• Data section:
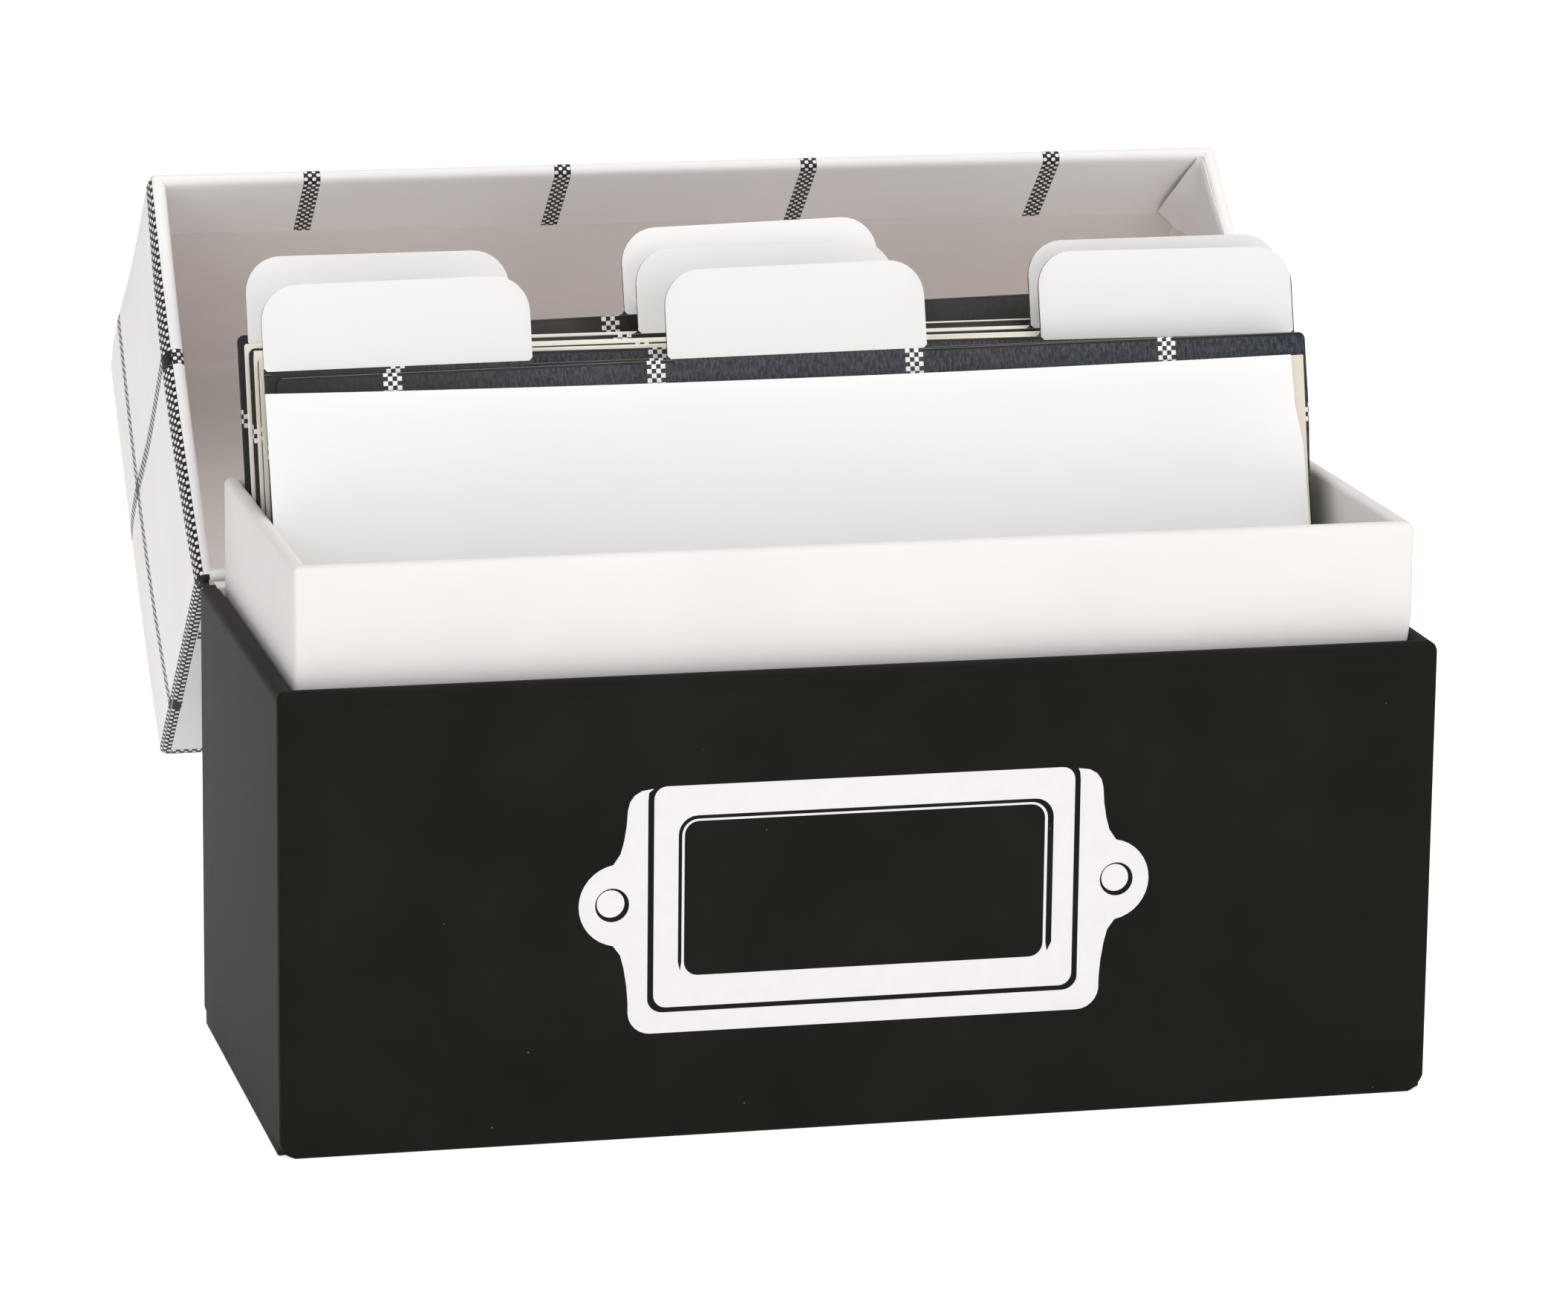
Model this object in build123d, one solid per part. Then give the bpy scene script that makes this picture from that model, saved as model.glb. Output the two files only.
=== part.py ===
from build123d import *
import math
import os

# Hinged box for recipe cards, in millimetres and degrees.
# X runs to the right, Y to the back and Z up. The origin is the middle of the underside.
# The box is board wrapped in paper: a black base, a white inner collar that stands above
# its rim, and a lid on a strip of hinge paper along the rear rim. The lid stands open.

# cards and dividers, which set the size of the box
card_width = 152.4
card_height = 101.6
card_board = 0.3
header_width = 149.4
header_height = 101.0
header_board = 0.35
divider_board = 0.5
shoulder_corner = 1.6
tab_width = 38.2
tab_height = 12.7
tab_corner = 5.2
tab_notch = 1.2

# boards and papers
wall_board = 2.4
floor_board = 2.4
collar_board = 1.8
lid_board = 1.8
paper = 0.2
hinge_paper = 0.12

# box
box_depth = 68.8
base_height = 65.8
box_corner = 1.2
side_play = 0.8
seat_gap = 0.7
head_room = 1.7
base_turn_in = 12.0
lid_turn_in = 16.6
turn_under = 12.0
sheet_margin = 1.5

# inner collar
collar_rise = 16.3
collar_gap = 0.3
collar_corner = 1.0
collar_tuck = 15.0
sweep_gap = 0.35

# lid hinge
lid_opening = 131.0
rim_gap = 0.3
hinge_setback = 0.3
hinge_leaf = 14.0
hinge_margin = 5.0

# how the cards and dividers stand: they lean back towards the collar's rear rim, and the
# front pair leans more, with its feet by the collar's front and its heads on the pack
pack_lean = 16.0
rim_play = 2.1
front_play = 2.2
pair_gap = 0.45
side_shift = -0.45
card_gap = 0.03

# the pack from the back to the front: each piece and the free space behind its foot
pack_spaces = {
    "divider_7": 0.0,
    "divider_6": 4.4,
    "cards_high": 0.5,
    "divider_5": 0.3,
    "cards_middle": 0.4,
    "divider_4": 0.2,
    "cards_low": 0.7,
    "divider_3": 1.9,
    "divider_2": 3.6,
    "divider_1": 0.7,
}
stack_depths = {"cards_high": 1.7, "cards_middle": 2.7, "cards_low": 2.0}
tab_places = {
    "divider_7": "middle",
    "divider_6": "left",
    "divider_5": "middle",
    "divider_4": "right",
    "divider_3": "right",
    "divider_2": "left",
    "divider_1": "middle",
}

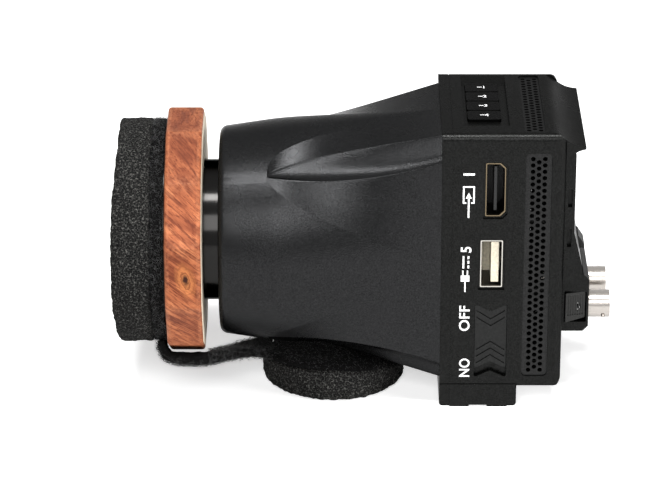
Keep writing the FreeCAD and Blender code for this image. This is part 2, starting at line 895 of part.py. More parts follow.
def usb_tongue():
    mouth = -half_w + socket_inset
    rear = prism("xz", usb_rectangle(-seat_gap), (mouth + usb_depth * usb_rear_share, mouth + usb_depth))
    bar = block(span(usb_x + usb_tongue_shift, usb_tongue_thick),
                (mouth + usb_tongue_inset, mouth + usb_depth), span(up(usb_z), usb_tongue_w))
    return join([rear, bar])


# Power switch

def switch_cap_height():
    return switch_recess_h - switch_travel - 2 * cap_gap


def switch_stem_z():
    """Height of the stem's middle, at the middle of the cap."""
    return up(switch_top_z) - cap_gap - switch_cap_height() / 2


def chevron(tip_z, rise, width):
    """A V-shaped cutter, pointing down for a positive rise."""
    half = width / 2
    side = tip_z + rise
    return prism("xz", [(switch_x - half, side, 0), (switch_x, tip_z, 0), (switch_x + half, side, 0),
                        (switch_x + half, side + chevron_thick, 0), (switch_x, tip_z + chevron_thick, 0),
                        (switch_x - half, side + chevron_thick, 0)],
                 (-half_w - 1, cap_face_y() + chevron_depth))


def cap_face_y():
    """Outer face of the switch cap, seated on the floor of its recess."""
    return -half_w + switch_recess_depth - run_gap - switch_cap_thick


def switch_cap():
    top = up(switch_top_z) - cap_gap
    corners = switch_corners(top, switch_cap_height(), switch_recess_w - 2 * cap_gap, switch_notch,
                             switch_corner_r)
    plate = prism("xz", corners, (cap_face_y(), cap_face_y() + switch_cap_thick))
    width = switch_recess_w - 2 * chevron_in
    high_tip = top - switch_notch - upper_chevron_in
    low_tip = top - switch_cap_height() + switch_notch + lower_chevron_in
    for index in range(upper_chevrons):
        plate = plate.cut(chevron(high_tip - index * chevron_pitch, chevron_rise, width))
    for index in range(lower_chevrons):
        plate = plate.cut(chevron(low_tip + index * chevron_pitch, -chevron_rise, width))
    stem_y = cap_face_y() + switch_cap_thick - stem_bite
    stem = block(span(switch_x, switch_stem_w), (stem_y, stem_y + switch_stem_len),
                 span(switch_stem_z(), switch_stem_h))
    return join([plate, stem])


def switch_body():
    middle_z = switch_stem_z() - switch_travel / 2
    near_y = -inner_y + run_gap
    body = block((board_x - switch_body_w, board_x), (near_y, near_y + switch_body_depth),
                 span(middle_z, switch_body_h))
    stem_end = cap_face_y() + switch_cap_thick - stem_bite + switch_stem_len
    slot = block(span(switch_x, switch_stem_w + 2 * cap_gap), (near_y - 1, stem_end + air_gap),
                 span(middle_z, switch_stem_h + switch_travel + 2 * cap_gap))
    return body.cut(slot)


# Function keys

def key_y(index):
    """Middle of one function key across the top face, the first one farthest."""
    return key_mid_y + ((key_count - 1) / 2 - index) * key_pitch


def function_key(index):
    floor_z = top_z - key_recess_depth
    cap = prism("xy", rectangle(span(key_x, key_len), span(key_y(index), key_wide), key_corner_r),
                (key_under_z - run_gap - key_flange_thick, floor_z + key_proud))
    flange = block(span(key_x, key_len + 2 * key_flange), span(key_y(index), key_wide - 2 * key_flange_in),
                   (key_under_z - run_gap - key_flange_thick, key_under_z - run_gap))
    stem_top = key_under_z - run_gap - key_flange_thick
    stem = rod_z(key_stem_r, (stem_top - key_stem_len, stem_top + fuse_bite / 2), key_x, key_y(index))
    return join([cap, flange, stem])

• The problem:
Beginning at the first line above, repeat exactly until the line containing "card_gap = 0.03", which is included.

• Correct result:
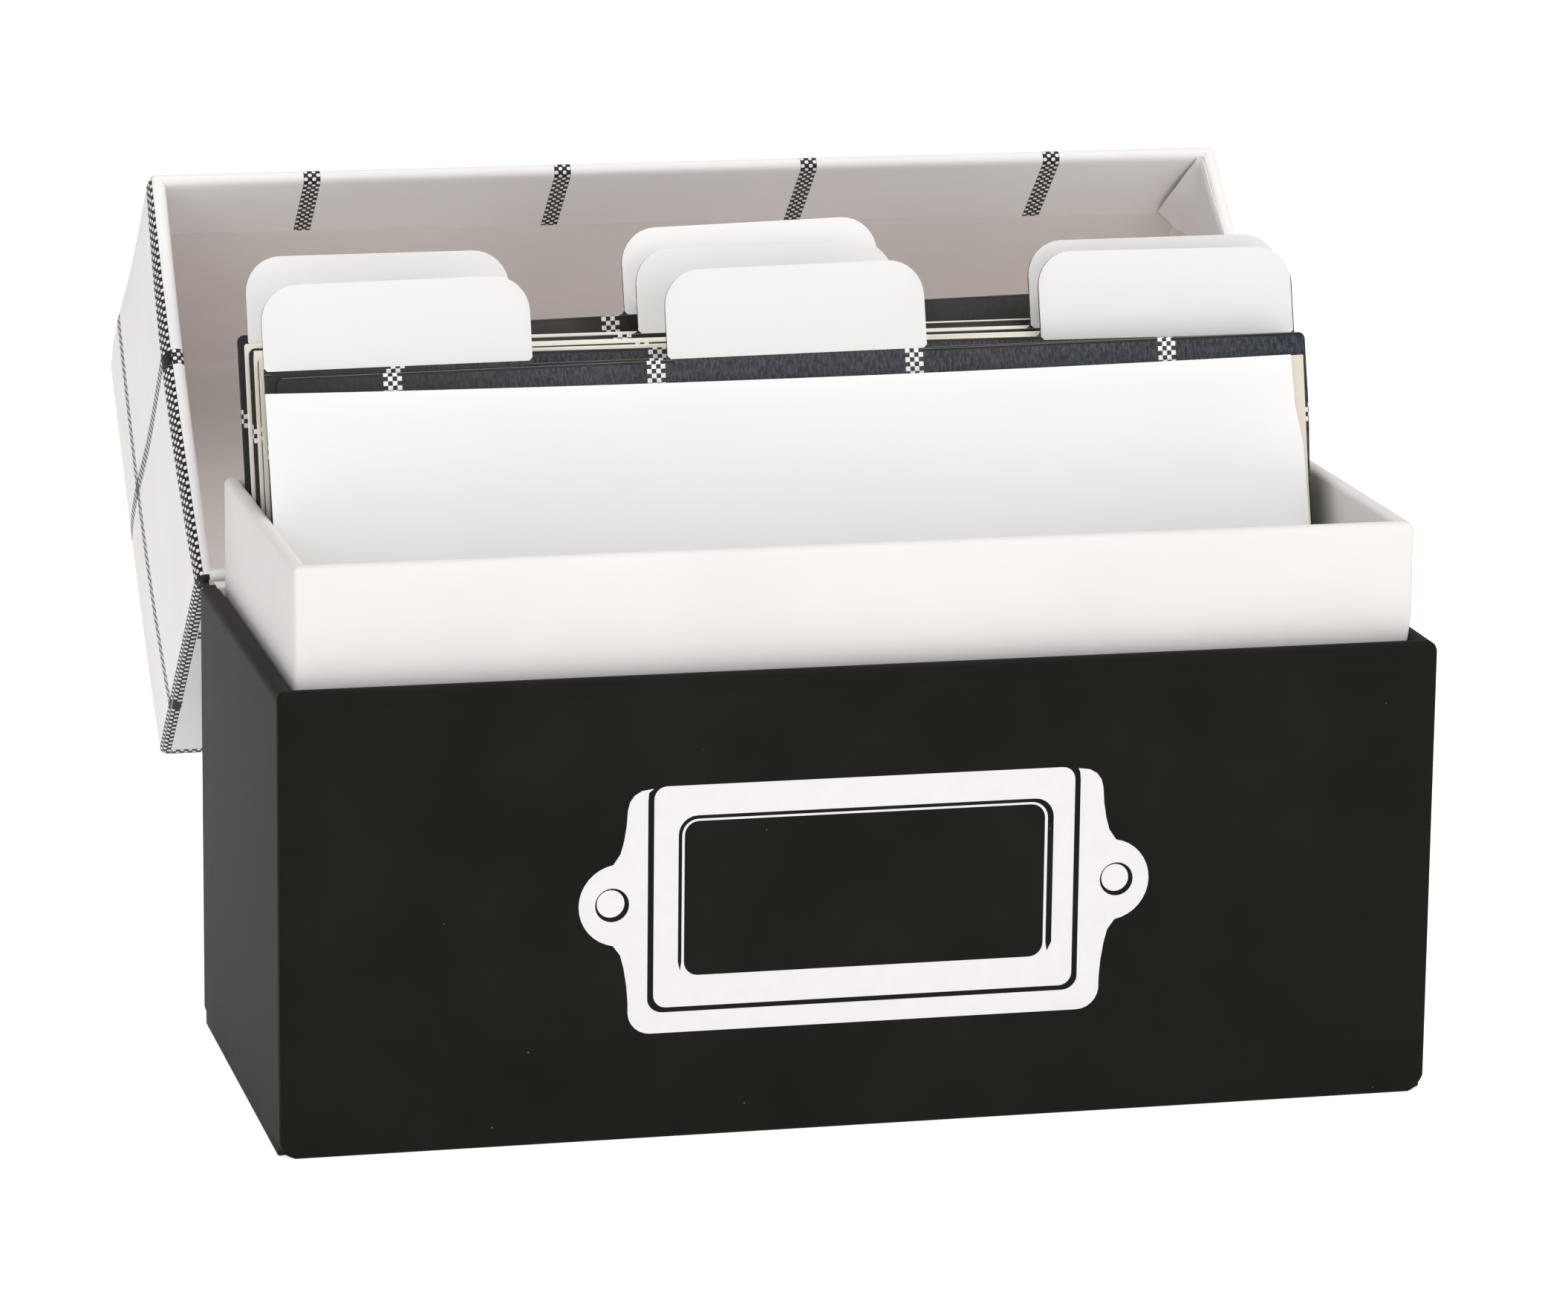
Model this object in build123d, one solid per part. Then give the bpy scene script that makes this picture from that model, saved as model.glb. Output the two files only.
=== part.py ===
from build123d import *
import math
import os

# Hinged box for recipe cards, in millimetres and degrees.
# X runs to the right, Y to the back and Z up. The origin is the middle of the underside.
# The box is board wrapped in paper: a black base, a white inner collar that stands above
# its rim, and a lid on a strip of hinge paper along the rear rim. The lid stands open.

# cards and dividers, which set the size of the box
card_width = 152.4
card_height = 101.6
card_board = 0.3
header_width = 149.4
header_height = 101.0
header_board = 0.35
divider_board = 0.5
shoulder_corner = 1.6
tab_width = 38.2
tab_height = 12.7
tab_corner = 5.2
tab_notch = 1.2

# boards and papers
wall_board = 2.4
floor_board = 2.4
collar_board = 1.8
lid_board = 1.8
paper = 0.2
hinge_paper = 0.12

# box
box_depth = 68.8
base_height = 65.8
box_corner = 1.2
side_play = 0.8
seat_gap = 0.7
head_room = 1.7
base_turn_in = 12.0
lid_turn_in = 16.6
turn_under = 12.0
sheet_margin = 1.5

# inner collar
collar_rise = 16.3
collar_gap = 0.3
collar_corner = 1.0
collar_tuck = 15.0
sweep_gap = 0.35

# lid hinge
lid_opening = 131.0
rim_gap = 0.3
hinge_setback = 0.3
hinge_leaf = 14.0
hinge_margin = 5.0

# how the cards and dividers stand: they lean back towards the collar's rear rim, and the
# front pair leans more, with its feet by the collar's front and its heads on the pack
pack_lean = 16.0
rim_play = 2.1
front_play = 2.2
pair_gap = 0.45
side_shift = -0.45
card_gap = 0.03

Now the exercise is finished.